> [Given exercise]:
A precise retyping is required of every line from the one containing "The build123d and" down to the one containing "return radius - np.sqrt(np.maximum(radius", both included, and of no other line.

——

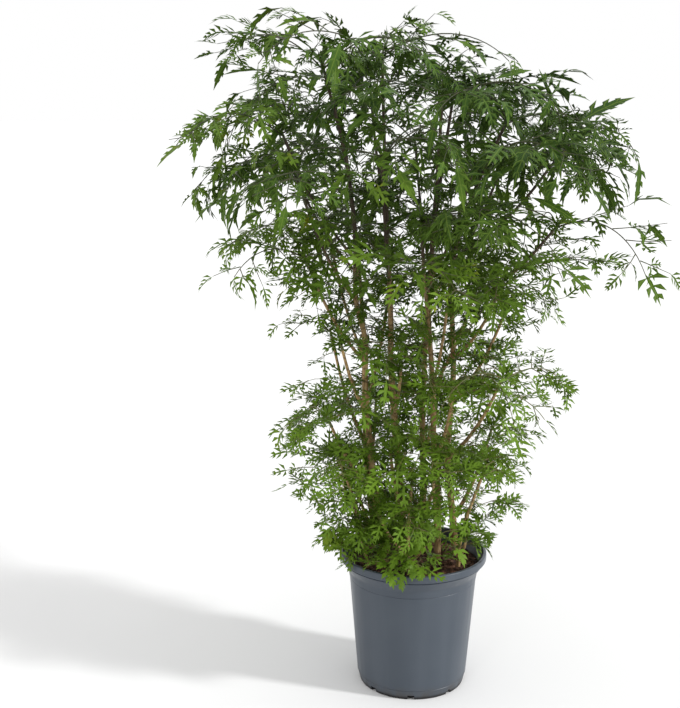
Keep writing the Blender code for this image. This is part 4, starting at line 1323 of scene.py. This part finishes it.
# Stalks: green and brown, with painted shade darkening them in the crown
stalkColours = {
    "lowGreen": (0.090, 0.135, 0.028), "lowBrown": (0.170, 0.120, 0.040),
    # The high colours are the low ones darkened: painted shade in the crown
    "highGreen": (0.026, 0.050, 0.010), "highBrown": (0.050, 0.040, 0.016),
    "crownShadeHeights": (0.45, 0.80), "streakScale": 160.0, "roughness": 0.50,
}


def stalkMaterial():
    material, tree, shader = newMaterial("stalkSkin")
    streaks = objectNoise(tree, stalkColours["streakScale"], 3.0, (1.0, 1.0, 0.4))
    low, high = (colourRamp(tree, streaks, [(0.3, stalkColours[part + "Green"]),
                                            (0.7, stalkColours[part + "Brown"])])
                 for part in ("low", "high"))
    # Painted shade: the stalks change to their darker copies up in the crown
    colour = mixColour(tree, heightShare(tree, *stalkColours["crownShadeHeights"]), low, high)
    tree.links.new(colour, shader.inputs["Base Color"])
    shader.inputs["Roughness"].default_value = stalkColours["roughness"]
    addBump(tree, shader, streaks, 0.2, 0.0004)
    return material


# Each stem's leaves are one piece: what its packed sprays hold, and the fronds between them
def makeFoliage(paths):
    tree, total = frondTree(), 0
    leafGreen, stalkSkin = leafMaterial(), stalkMaterial()
    kinds, numbers = leafletShapes(leafGreen)
    for name, stem in paths.items():
        draw = random.Random(f"{foliage['seed']} {name}")
        stalks, leaflets = [], []
        sprays = spraysOf(name, stem)
        step = foliage["shootStep" if name.endswith("shoot") else "sideStep"]
        fronds = leaningFronds(name, stem[0][0], draw)
        for spray, (points, _) in zip(sprays, stem):
            addBud(spray, stalks, leaflets, numbers, draw)
            fronds += findFronds(spray) + crownFronds(spray, draw) + sideFronds(points, step, draw)
        for i, frond in enumerate(fronds):
            keepUnder(frond)
            growFrond(frond, stalks, leaflets, numbers, random.Random(f"{foliage['seed']} {name} {i}"))
        leaflets = [drafted for drafted in leaflets if staysClear(drafted)]
        label = pieceName("foliage", name)
        made = addObject(label, sketchMesh(label, stalks, leaflets))
        growFrom(made, tree, {"Step": foliage["stalkStep"], "Sides": foliage["stalkSides"], "Ridge": 0.0,
                              "Ring": foliage["stalkRing"], "Leaflets": kinds,
                              "Stalk Material": stalkSkin, "Leaf Material": leafGreen})
        print("fronds", len(fronds), "leaflets", len(leaflets))
        total += dress(made, "leaf_green", *[spray["name"] for spray in sprays])
    return total


# Floor, light and camera
stage = {
    "floorSize": 60.0, "floorColour": (0.79, 0.79, 0.79), "worldColour": (1.0, 1.0, 1.0),
    "worldStrength": 1.0,
    "sun": {"turn": -16.4, "height": 32.0, "softness": 6.0, "strength": 2.30},
    "lights": {
        "tall": {"place": (1.2, -1.7, 1.4), "size": (0.35, 1.8), "power": 1.2},
        "band": {"place": (-0.7, -2.0, 1.5), "size": (0.25, 1.8), "power": 4.5},
    },
    "aim": (0.0, 0.0, 0.50),
    "cameraPlace": (0.0, -1.9143, 0.9717), "cameraPitch": 77.628, "cameraTurn": 3.5865,
    "focalPixels": 1233.5, "imageHeight": 708, "sensor": 36.0,
}


def makeStage():
    mesh = bpy.data.meshes.new("floor")
    half = stage["floorSize"] / 2
    mesh.from_pydata([(-half, -half, 0.0), (half, -half, 0.0), (half, half, 0.0), (-half, half, 0.0)],
                     [], [(0, 1, 2, 3)])
    floor = addObject("floor", mesh)
    material, _, shader = newMaterial("paleFloor")
    shader.inputs["Base Color"].default_value = (*stage["floorColour"], 1.0)
    shader.inputs["Roughness"].default_value = 0.9
    shader.inputs["Specular IOR Level"].default_value = 0.0
    mesh.materials.append(material)
    world = bpy.data.worlds.new("studio")
    world.use_nodes = True
    sky = world.node_tree.nodes["Background"]
    sky.inputs["Color"].default_value = (*stage["worldColour"], 1.0)
    sky.inputs["Strength"].default_value = stage["worldStrength"]
    bpy.context.scene.world = world
    sun = bpy.data.lights.new("sun", "SUN")
    sun.energy = stage["sun"]["strength"]
    sun.angle = math.radians(stage["sun"]["softness"])
    shining = addObject("sun", sun)
    shining.rotation_euler = (math.radians(90.0 - stage["sun"]["height"]), 0.0,
                              math.radians(90.0 + stage["sun"]["turn"]))
    for name, lamp in stage["lights"].items():
        light = bpy.data.lights.new(name, "AREA")
        light.shape = "RECTANGLE"
        light.size, light.size_y = lamp["size"]
        light.energy = lamp["power"]
        made = addObject(name, light)
        made.location = lamp["place"]
        made.rotation_euler = (Vector(stage["aim"]) - made.location).to_track_quat("-Z", "Y").to_euler()


def makeCamera():
    lens = bpy.data.cameras.new("camera")
    lens.sensor_width = stage["sensor"]
    lens.lens = stage["focalPixels"] / stage["imageHeight"] * stage["sensor"]
    camera = addObject("camera", lens)
    camera.location = stage["cameraPlace"]
    camera.rotation_euler = (math.radians(stage["cameraPitch"]), 0.0, math.radians(stage["cameraTurn"]))
    bpy.context.scene.camera = camera


bpy.context.scene.view_settings.view_transform = "Standard"
makeStage()
makeCamera()
print("stage and camera set")
allPaths = {name: stemPaths(stem) for name, stem in stems.items()}
triangles = makePot() + makeSoil()
print("pot and soil made")
triangles += makeStems(allPaths)
print("stems made")
triangles += makeFoliage(allPaths)
print("foliage made,", triangles, "triangles in all")
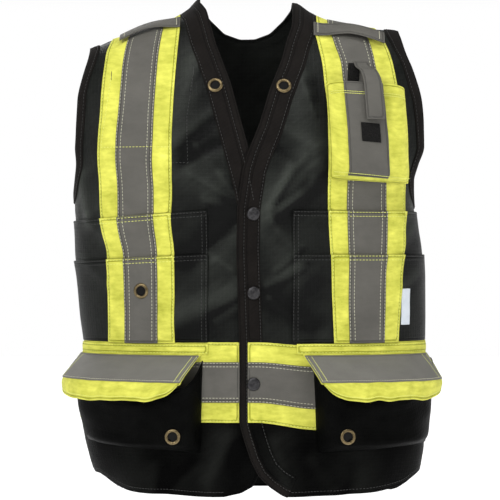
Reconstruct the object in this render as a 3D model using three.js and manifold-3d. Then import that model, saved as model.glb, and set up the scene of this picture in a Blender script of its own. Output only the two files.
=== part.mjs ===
// Utility work vest, worn form, in millimetres, up is +Z, the front faces -Y.
// Wearer's right is -X. The origin lies where the vest sits on the shoulders.
import * as THREE from 'three';
import ManifoldModule from 'manifold-3d';

const wasm = await ManifoldModule();
wasm.setup();
const { Manifold, CrossSection } = wasm;

// Overall sizes
const VEST_HEIGHT = 642;
const HALF_WIDTH = 236;
const FRONT_DEPTH = 122;
const BACK_DEPTH = 112;
const REST_HEIGHT = 613;
const SHOULDER_ROUND = 62;
const SQUARENESS = 2.3;

// Cloth, trim and clearances
const CLOTH = 1.2;
const TRIM = 1.0;
const GAP = 0.3;
const SEAM = 0.3;
const FACET = 0.18;

// Reflective trim
const TAPE_WIDTH = 50.8;
const LIME_WIDTH = 101.6;
const BAND_MIDDLE = 145.4;

// Neck, closure and armholes
const NECK_BAND = 30;
const PLACKET = 28;
const PLACKET_EDGE = 10;
const ARM_BINDING = 9;
const ARM_TILT = 25;
const BACK_NECK_DROP = 46;

// Patch pockets
const UPPER_POCKET = 168;
const MIDDLE_POCKET = 112;
const POCKET_INSET = 54;

// Radio pocket and its strap
const RADIO_HEIGHT = 118;
const RADIO_WIDTH = 98;
const RADIO_DEPTH = 15;
const STRAP_WIDTH = 23;
const STRAP_LENGTH = 78;
const PATCH_SIZE = 22;

// Lower pouches and their flaps
const POUCH_WIDTH = 146;
const POUCH_HEIGHT = 124;
const POUCH_DEPTH = 34;
const POUCH_WALL = 1.5;
const FLAP_ROOM = 4;
const WELT_HEIGHT = 13;
const WELT_DROP = 2.2;
const FLAP_TAPE = 44;
const FLAP_BORDER = 25;
const FLAP_REACH = 40;
const FLAP_CLOTH = 1.4;

// Shoulder straps
const SHOULDER_STRAP_WIDTH = 20;
const SHOULDER_STRAP_LIFT = 3;

// Hardware
const SNAP_DIAMETER = 17;
const SNAP_RISE = 3.2;
const EYELET_OUTER = 20;
const EYELET_INNER = 12.4;
const EYELET_RISE = 1.6;
const SEAT = 0.7;
const LABEL_WIDTH = 11;
const LABEL_HEIGHT = 46;

// Form sections: shares of the height, the half width and the two depths
const SECTIONS = [
  { rise: -0.012, right: 0.780, left: 0.895, front: 0.915, back: 0.93 },
  { rise: 0.020, right: 0.830, left: 0.928, front: 0.920, back: 0.925 },
  { rise: 0.045, right: 0.872, left: 0.947, front: 0.925, back: 0.92 },
  { rise: 0.089, right: 0.905, left: 0.964, front: 0.932, back: 0.91 },
  { rise: 0.154, right: 0.938, left: 0.970, front: 0.936, back: 0.90 },
  { rise: 0.182, right: 0.940, left: 0.970, front: 0.934, back: 0.89 },
  { rise: 0.296, right: 0.915, left: 0.962, front: 0.918, back: 0.86 },
  { rise: 0.358, right: 0.934, left: 0.964, front: 0.925, back: 0.87 },
  { rise: 0.430, right: 0.950, left: 0.962, front: 0.938, back: 0.90 },
  { rise: 0.489, right: 0.966, left: 0.948, front: 0.951, back: 0.93 },
  { rise: 0.545, right: 0.968, left: 0.922, front: 0.975, back: 0.96 },
  { rise: 0.590, right: 0.972, left: 0.904, front: 0.990, back: 0.98 },
  { rise: 0.630, right: 0.984, left: 0.920, front: 1.000, back: 0.99 },
  { rise: 0.663, right: 1.004, left: 0.966, front: 1.000, back: 1.00 },
  { rise: 0.700, right: 1.028, left: 1.020, front: 0.975, back: 1.00 },
  { rise: 0.785, right: 1.040, left: 1.048, front: 0.860, back: 0.94 },
  { rise: 0.857, right: 1.035, left: 1.030, front: 0.690, back: 0.80 },
  { rise: 0.902, right: 1.045, left: 1.025, front: 0.580, back: 0.68 },
  { rise: 1.000, right: 1.045, left: 1.020, front: 0.500, back: 0.60 },
];

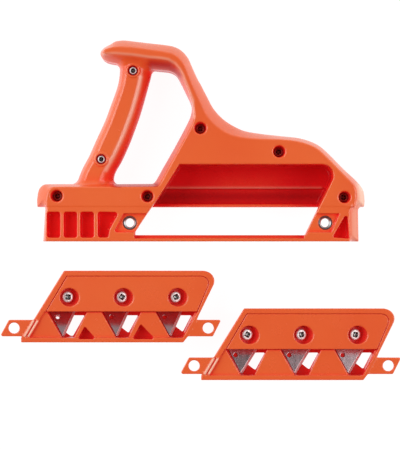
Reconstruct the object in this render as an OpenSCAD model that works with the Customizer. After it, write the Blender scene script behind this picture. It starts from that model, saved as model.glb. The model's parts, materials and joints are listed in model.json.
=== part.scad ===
// Plane for bevelling the edges of plasterboard, laid flat beside its two cutter
// cartridges. X runs along the sole, Y from the sole up to the hand grip, Z is up
// from the bench that all three pieces lie on.

/* [Body] */
// Thickness of the plane body, from the back face to the front face
body_depth = 45; // [43:0.5:48]
// Thickness of the lower fence plate that runs along the edge of the board
fence_depth = 14; // [13:0.5:16]
// Wall thickness of the two moulded shells
wall = 3; // [2.5:0.25:3.5]
// Thickness of the grip, front to back
grip_depth = 29; // [27:0.5:30]
// Thickness of the wall that closes the back of the chamber
chamber_floor = 6; // [5:0.5:7]

/* [Shell screws] */
// Diameter of the counterbores in the front shell
shell_cbore_d = 9; // [8.5:0.25:9.5]
// Height of the counterbore floors above the bench
shell_cbore_z = 32; // [30:0.5:34]
// Shank diameter of the five shell screws
shell_screw_d = 3.9; // [3.5:0.1:4]
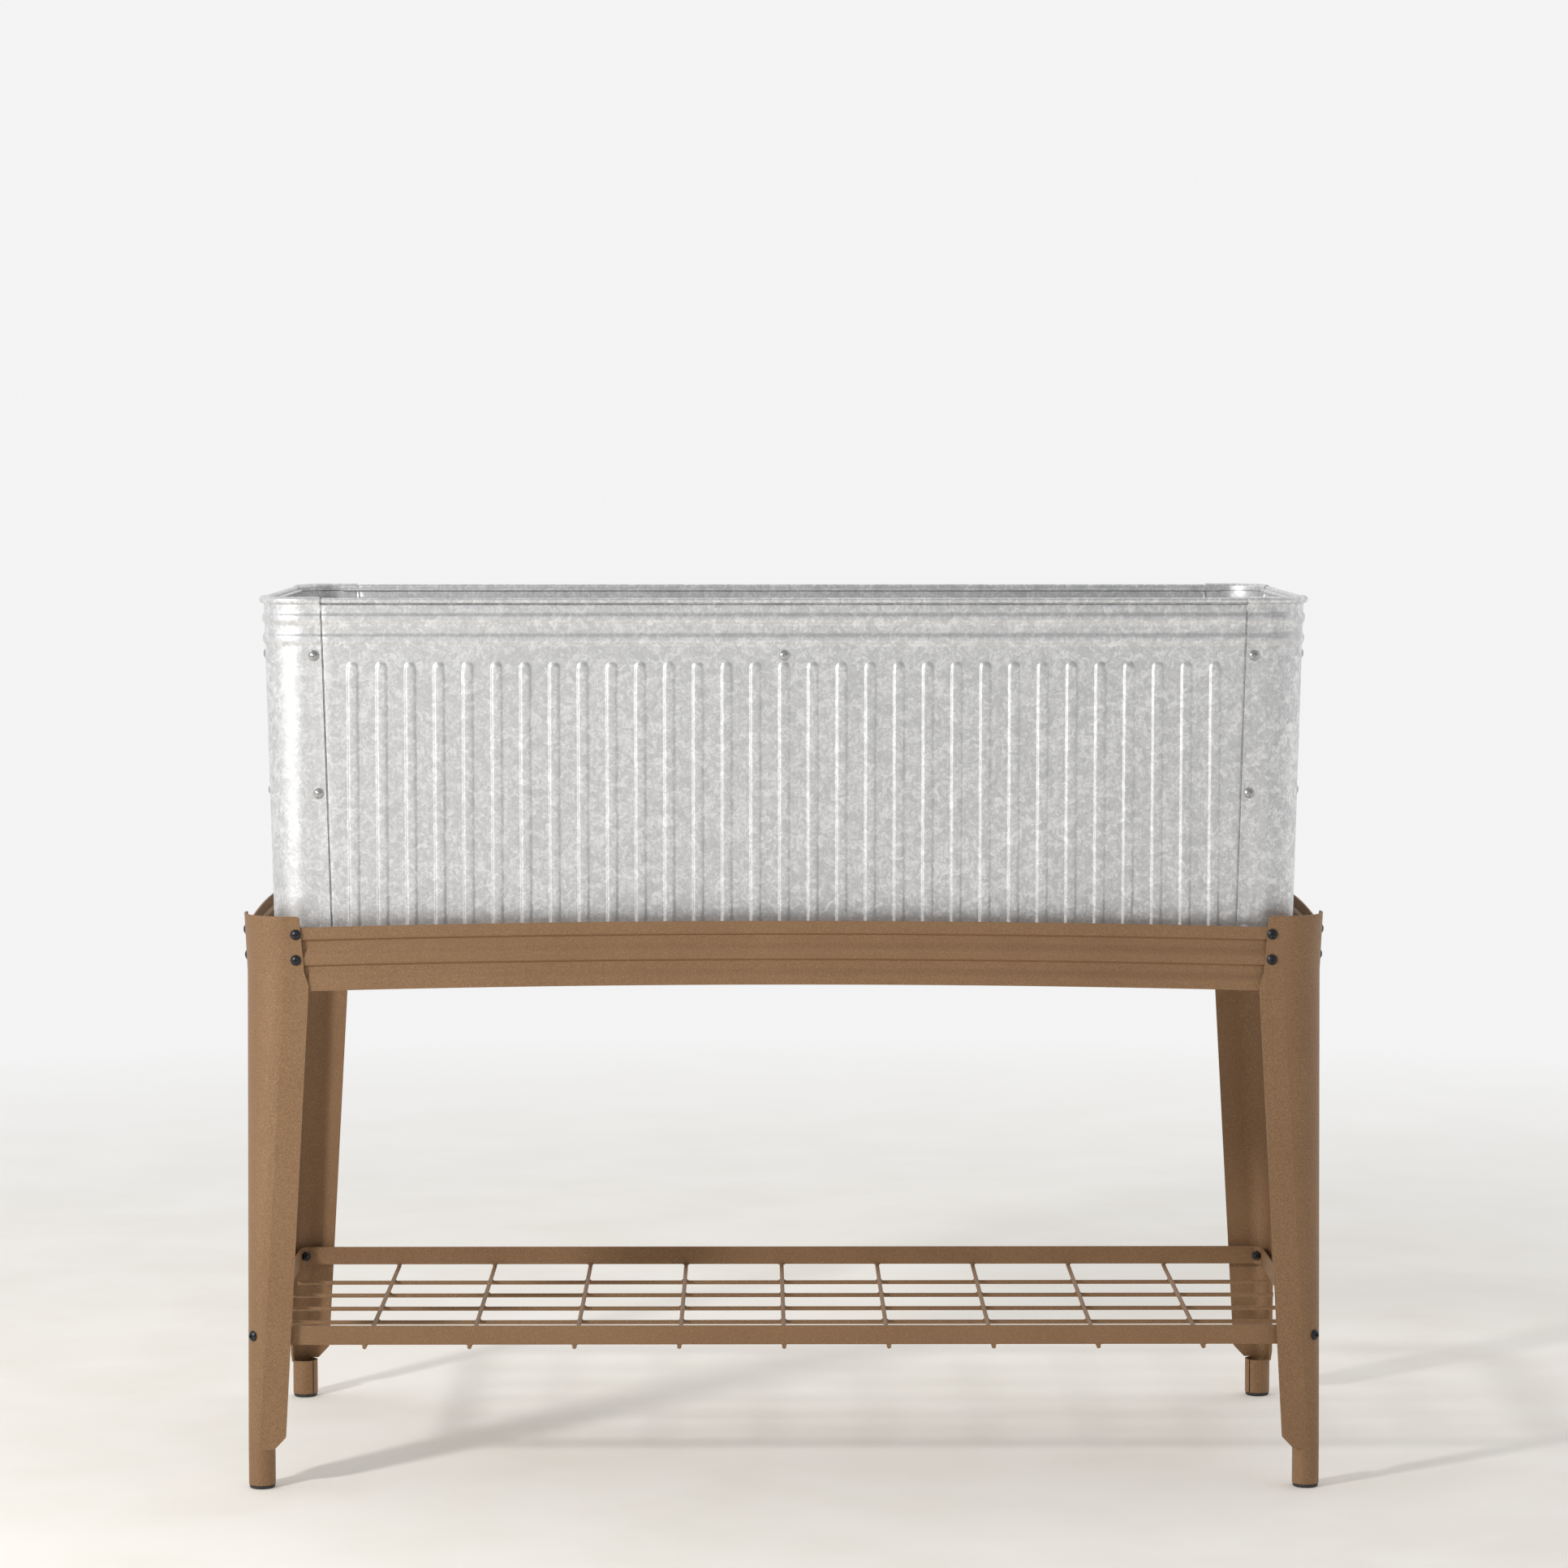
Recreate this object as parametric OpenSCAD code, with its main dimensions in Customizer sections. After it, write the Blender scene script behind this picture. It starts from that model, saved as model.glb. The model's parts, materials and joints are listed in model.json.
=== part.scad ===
// Raised planter on legs: a galvanised tub of folded sheet panels and lapped corner
// pieces, standing in a powder-coated stand with corrugated aprons and a wire shelf.
// Millimetres, +Z up, the front faces -Y, the floor is z = 0.

/* [Overall] */
// Width over the outer faces of the legs
stand_w = 978; // [780:1:1300]
// Depth over the outer faces of the legs
stand_d = 430; // [355:1:560]
// Height from the floor to the top of the rim
total_h = 813; // [675:1:980]

/* [Tub] */
// Height of the tub from its floor to the top of the rim
tub_h = 328; // [260:1:360]
// Gap seen from above between the leg face and the rim
tub_inset = 11.5; // [10:0.5:16]
// Thickness of the galvanised sheet
tub_t = 0.8; // [0.7:0.1:1]
// Lean of every tub wall from the vertical, degrees
taper = 1.45; // [1:0.01:1.8]
// Radius of the rolled edge along the rim
rim_r = 2.5; // [2.2:0.1:3]
// Outer radius of the tub corners at the rim
corner_r = 38; // [31:0.1:46]
// Flat width of a corner piece from its bend to its seam
seam_flat = 15.5; // [14:0.5:20]
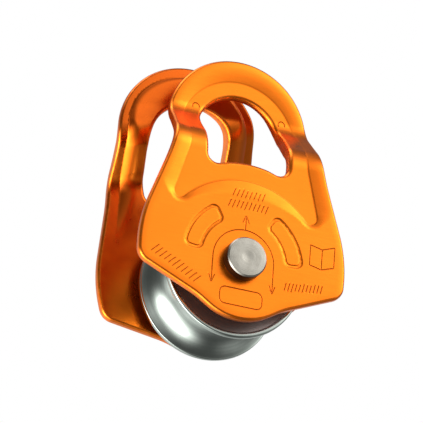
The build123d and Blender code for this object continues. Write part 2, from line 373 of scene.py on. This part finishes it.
def edge_drop(gap, radius):
    """How far a rounded edge falls away at a distance from the side wall."""
    inward = np.clip(radius - gap, 0, radius)
    return radius - np.sqrt(np.maximum(radius ** 2 - inward ** 2, 0))


def plate_heights(points):
    """The outer and inner faces' y, and the engraving and edge masks."""
    x, z = points[:, 0], points[:, 1]
    to_outline = distance(points, OUTLINE)
    to_eye = distance(points, EYE)
    to_bore = distance(points, BORE)
    ear = between(z, ROLL_Z1, ROLL_Z2)
    depth = PANEL_DEPTH + (RING_DEPTH - PANEL_DEPTH) * between(z, DEPTH_Z1, DEPTH_Z2)
    outer = np.interp(z, OUTER_BEND[:, 1], OUTER_BEND[:, 0])
    inner = np.interp(z, INNER_BEND[:, 1], INNER_BEND[:, 0])
    width = HORN_WALL_W + (WALL_W - HORN_WALL_W) * between(z, HORN_Z1, HORN_Z2)
    crisp = CRISP_PANEL + (CRISP_LEG - CRISP_PANEL) * between(z, CRISP_Z1, CRISP_Z2)
    outer = outer + depth * (1 - wall_rise(-depth_into(points, INSET, WALL_W + 1), width, crisp))
    fade = between(z, BACK_FADE_Z1, BACK_FADE_Z2)
    back_width = BACK_WALL_W + (BACK_RING_WALL_W - BACK_WALL_W) * between(z, BACK_RING_Z1, BACK_RING_Z2)
    run = np.clip(depth_into(points, INSET_BACK, BACK_WALL_W + 1) / back_width, 0, 1)
    lean = np.interp(z, INNER_BEND[1:, 1], np.diff(INNER_BEND[:, 0]) / np.diff(INNER_BEND[:, 1]))
    ridge = (BACK_DEPTH + (RING_DEPTH - BACK_DEPTH) * between(z, RIDGE_Z1, RIDGE_Z2)) * np.sqrt(1 + lean ** 2)
    inner = inner + ridge * fade * (1 - (1 - run) ** RIDGE_POWER)
    for around, island in KIDNEYS:
        wall = ease(depth_into(points, around, 1) / KIDNEY_OUT_WALL)
        outer = outer + KIDNEY_DEPTH * wall * ease(-depth_into(points, island, 1) / KIDNEY_IN_WALL)
    groove = np.zeros(len(points))
    for path in ENGRAVED:
        groove = np.maximum(groove, 1 - ease(distance(points, path, False, 1) / ENGRAVE_W))
    outer = outer + ENGRAVE_DEPTH * groove
    roll = EAR_ROLL * (1 - np.clip(to_outline / EAR_ROLL_W, 0, 1)) ** 2 * ear
    roll = roll + EDGE_ROLL * (1 - np.clip(to_outline / EDGE_ROLL_W, 0, 1)) ** 2
    outer = outer + roll
    inner = inner - ROLL_INSIDE * roll
    drop = edge_drop(to_outline, EDGE_R) + edge_drop(to_eye, EYE_EDGE_R) + edge_drop(to_bore, BORE_EDGE_R)
    outer = outer + drop
    inner = inner - drop
    nearest = np.minimum(to_outline - EDGE_R, to_eye - EYE_EDGE_R)
    wear = 1 - between(nearest, WEAR_START, WEAR_START + WEAR_W)
    return outer, inner, groove, wear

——

> [Response below]:
The build123d and Blender code for this object continues. Write part 2, from line 373 of scene.py on. This part finishes it.
def edge_drop(gap, radius):
    """How far a rounded edge falls away at a distance from the side wall."""
    inward = np.clip(radius - gap, 0, radius)
    return radius - np.sqrt(np.maximum(radius ** 2 - inward ** 2, 0))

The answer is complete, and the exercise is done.